I sincerely have had no reply to any of these points.
Either bitcoin is a deflationary currency, in which case it repeats the servre financial crises of the 19th C. and early 20th C. in which an economy is imprisoned into a rate of inflation set by blind non-economic forces. In which, as an economy, is horrifying: consumer protection is impossible by design, the owners are the controllers (feudalism), it's entirely public (so you're entire economic life is available to be profiled by used by others), etc.
Or its an asset. If it's an asset its a ponzi scheme.
It's clearly mostly being held as an asset, and traded as an asset by criminals and dictators because it has some ponzi-value. This ponzi-value will disappear as soon as anyone actually tries to use this as a serious currency, as with someone planting a tulip bulb for the flowers... no one wants tulip flowers (lol).

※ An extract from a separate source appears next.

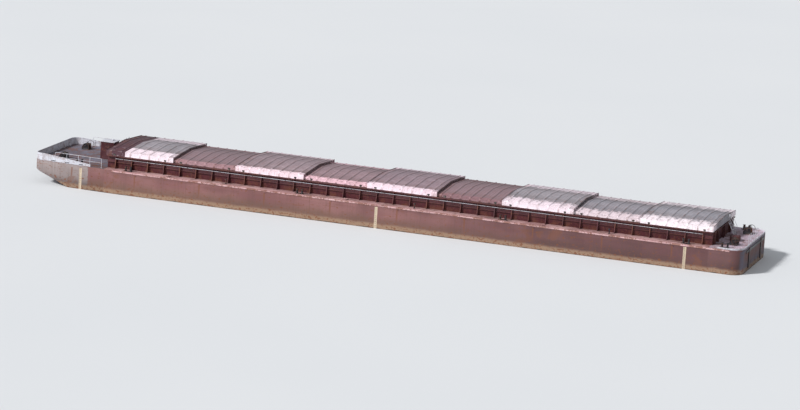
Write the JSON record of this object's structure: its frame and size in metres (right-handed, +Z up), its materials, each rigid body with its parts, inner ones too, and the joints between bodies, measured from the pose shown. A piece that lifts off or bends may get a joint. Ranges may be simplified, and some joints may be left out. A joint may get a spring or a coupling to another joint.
{
  "type": "river barge, 1:2 scale model",
  "caption": "Flat-bottomed dumb river barge with a raked bow, one long hold, rolling gabled hatch covers, coupling winches, bollards and hatches.",
  "frame": {"origin": "middle of the flat bottom, at the lowest point of the bounding box, half way between its ends and its sides", "axes": "+X runs aft from bow to stern, +Y points to starboard, +Z up"},
  "size_m": [38.25, 5.76, 2.66],
  "materials": {
    "bow_paint": "faded light grey-beige paint, rust stained",
    "hull_paint": "faded red-brown paint, rusting towards the waterline",
    "deck_paint": "worn brown-red deck paint",
    "coaming_paint": "dark maroon paint",
    "high_cover_paint": "pale pinkish white paint, streaked",
    "low_cover_paint": "dull brown-pink paint, worn",
    "black_paint": "black paint, greased",
    "pale_paint": "pale grey paint"
  },
  "bodies": {
    "hull": {"bollard_bow_port": "black_paint", "bollard_bow_starboard": "black_paint", "bollard_stern_port": "black_paint", "bollard_stern_starboard": "black_paint", "bow_bulwark": "pale_paint", "coaming_aft": "coaming_paint", "coaming_fore": "coaming_paint", "coaming_port": "coaming_paint", "coaming_starboard": "coaming_paint", "deck_aft": "deck_paint", "deck_fore": "deck_paint", "double_bottom": "hull_paint", "hatch_trunk": "coaming_paint", "head_bar": "black_paint", "hold_ladder_aft": "deck_paint", "hold_ladder_fore": "deck_paint", "hood_roof": "pale_paint", "hood_walls": "coaming_paint", "hull_bow": "bow_paint", "hull_stern": "hull_paint", "ladder_aft": "pale_paint", "ladder_fore": "pale_paint", "railing_bow_port": "pale_paint", "railing_bow_starboard": "pale_paint", "railing_stern": "pale_paint", "rubbing_strake_port": "hull_paint", "rubbing_strake_starboard": "hull_paint", "side_deck_port": "deck_paint", "side_deck_starboard": "deck_paint", "stern_toe_plate": "pale_paint", "transom_bars": "black_paint", "winch_frame_bow_port": "black_paint", "winch_frame_bow_starboard": "black_paint", "winch_frame_stern_port": "black_paint", "winch_frame_stern_starboard": "black_paint", "wing_tank_port": "hull_paint", "wing_tank_starboard": "hull_paint"},
    "hood_door": {"hood_door": "coaming_paint"},
    "hatch_lid": {"hatch_lid": "coaming_paint"},
    "cover_1_high": {"cover_1_high": "high_cover_paint"},
    "cover_3_high": {"cover_3_high": "high_cover_paint"},
    "cover_5_high": {"cover_5_high": "high_cover_paint"},
    "cover_7_high": {"cover_7_high": "high_cover_paint"},
    "cover_9_high": {"cover_9_high": "high_cover_paint"},
    "cover_2_low": {"cover_2_low": "low_cover_paint"},
    "cover_4_low": {"cover_4_low": "low_cover_paint"},
    "cover_6_low": {"cover_6_low": "low_cover_paint"},
    "cover_8_low": {"cover_8_low": "low_cover_paint"},
    "winch_drum_bow_port": {"winch_drum_bow_port": "black_paint"},
    "winch_handwheel_bow_port": {"winch_handwheel_bow_port": "black_paint"},
    "winch_drum_bow_starboard": {"winch_drum_bow_starboard": "black_paint"},
    "winch_handwheel_bow_starboard": {"winch_handwheel_bow_starboard": "black_paint"},
    "winch_drum_stern_port": {"winch_drum_stern_port": "black_paint"},
    "winch_handwheel_stern_port": {"winch_handwheel_stern_port": "black_paint"},
    "winch_drum_stern_starboard": {"winch_drum_stern_starboard": "black_paint"},
    "winch_handwheel_stern_starboard": {"winch_handwheel_stern_starboard": "black_paint"}
  },
  "joints": [
    {"name": "cover_1_high_roll", "type": "slide", "parent": "hull", "child": "cover_1_high", "axis": [1, 0, 0], "range_m": [0, 3.44]},
    {"name": "cover_2_low_roll", "type": "slide", "parent": "hull", "child": "cover_2_low", "axis": [1, 0, 0], "range_m": [-3.6, 3.6]},
    {"name": "cover_3_high_roll", "type": "slide", "parent": "hull", "child": "cover_3_high", "axis": [1, 0, 0], "range_m": [-3.44, 3.44]},
    {"name": "cover_4_low_roll", "type": "slide", "parent": "hull", "child": "cover_4_low", "axis": [1, 0, 0], "range_m": [-3.6, 3.6]},
    {"name": "cover_5_high_roll", "type": "slide", "parent": "hull", "child": "cover_5_high", "axis": [1, 0, 0], "range_m": [-3.44, 3.44]},
    {"name": "cover_6_low_roll", "type": "slide", "parent": "hull", "child": "cover_6_low", "axis": [1, 0, 0], "range_m": [-3.6, 3.6]},
    {"name": "cover_7_high_roll", "type": "slide", "parent": "hull", "child": "cover_7_high", "axis": [1, 0, 0], "range_m": [-3.44, 3.44]},
    {"name": "cover_8_low_roll", "type": "slide", "parent": "hull", "child": "cover_8_low", "axis": [1, 0, 0], "range_m": [-3.6, 3.6]},
    {"name": "cover_9_high_roll", "type": "slide", "parent": "hull", "child": "cover_9_high", "axis": [1, 0, 0], "range_m": [-3.44, 0]},
    {"name": "drum_bow_port_turn", "type": "hinge", "parent": "hull", "child": "winch_drum_bow_port", "pos_m": [-17.885, -1.5, 1.765], "axis": [0, 1, 0], "continuous": true},
    {"name": "handwheel_bow_port_turn", "type": "hinge", "parent": "hull", "child": "winch_handwheel_bow_port", "pos_m": [-17.76, -1.665, 1.795], "axis": [0, 1, 0], "continuous": true},
    {"name": "drum_bow_starboard_turn", "type": "hinge", "parent": "hull", "child": "winch_drum_bow_starboard", "pos_m": [-17.885, 1.5, 1.765], "axis": [0, 1, 0], "continuous": true},
    {"name": "handwheel_bow_starboard_turn", "type": "hinge", "parent": "hull", "child": "winch_handwheel_bow_starboard", "pos_m": [-17.76, 1.665, 1.795], "axis": [0, 1, 0], "continuous": true},
    {"name": "drum_stern_port_turn", "type": "hinge", "parent": "hull", "child": "winch_drum_stern_port", "pos_m": [18.335, -1.5, 1.765], "axis": [0, 1, 0], "continuous": true},
    {"name": "handwheel_stern_port_turn", "type": "hinge", "parent": "hull", "child": "winch_handwheel_stern_port", "pos_m": [18.46, -1.665, 1.795], "axis": [0, 1, 0], "continuous": true},
    {"name": "drum_stern_starboard_turn", "type": "hinge", "parent": "hull", "child": "winch_drum_stern_starboard", "pos_m": [18.335, 1.5, 1.765], "axis": [0, 1, 0], "continuous": true},
    {"name": "handwheel_stern_starboard_turn", "type": "hinge", "parent": "hull", "child": "winch_handwheel_stern_starboard", "pos_m": [18.46, 1.665, 1.795], "axis": [0, 1, 0], "continuous": true},
    {"name": "hood_door_swing", "type": "hinge", "parent": "hull", "child": "hood_door", "pos_m": [-16.3125, -0.21, 2.0225], "axis": [0, 0, 1], "range_deg": [0, 110]},
    {"name": "hatch_lid_swing", "type": "hinge", "parent": "hull", "child": "hatch_lid", "pos_m": [17.8915, -0.45, 1.785], "axis": [0, -1, 0], "range_deg": [0, 110]}
  ],
  "couplings": [
    {"joint": "handwheel_bow_port_turn", "follows": "drum_bow_port_turn", "ratio": -4},
    {"joint": "handwheel_bow_starboard_turn", "follows": "drum_bow_starboard_turn", "ratio": -4},
    {"joint": "handwheel_stern_port_turn", "follows": "drum_stern_port_turn", "ratio": -4},
    {"joint": "handwheel_stern_starboard_turn", "follows": "drum_stern_starboard_turn", "ratio": -4}
  ]
}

No one wants an incredibly deflationary economic system, controlled by the holders of coins, forked on behalf of the landed gentry, with one's private economic history plastered across the whole internet, with incredibly slow transactions, with immutable histories, and so on.
As soon as anyone actually "plants the tulip bulb" crypto is, quite seriously, f*ked. No one wants tulips. If I were holding crypto the last thing I'd do is actually try to get any one to take is seriously as a currency.
The number of delusional far-right libertarians who dream of being feudal lords is the c.5% of young angry men it's always been. And likewise, if they ever achieved anything, the state would put a stop to that immediately. No one wants your tulips. But i'd just love to see you plant them!
Go, run something on bitcoin, you'd wipe crypto off the map over night.
I wasn't aware that "crypto-bro" was considered an attack of any sort. If you took it as insulting I'll avoid its use in the future (Edit: and I apologize for the inadvertent insult).
Edit: I though "crypto-bro" is just a short hand for "ardent cryptocurrency supporter". Does it have some other negative meaning/connotation that I am not aware of?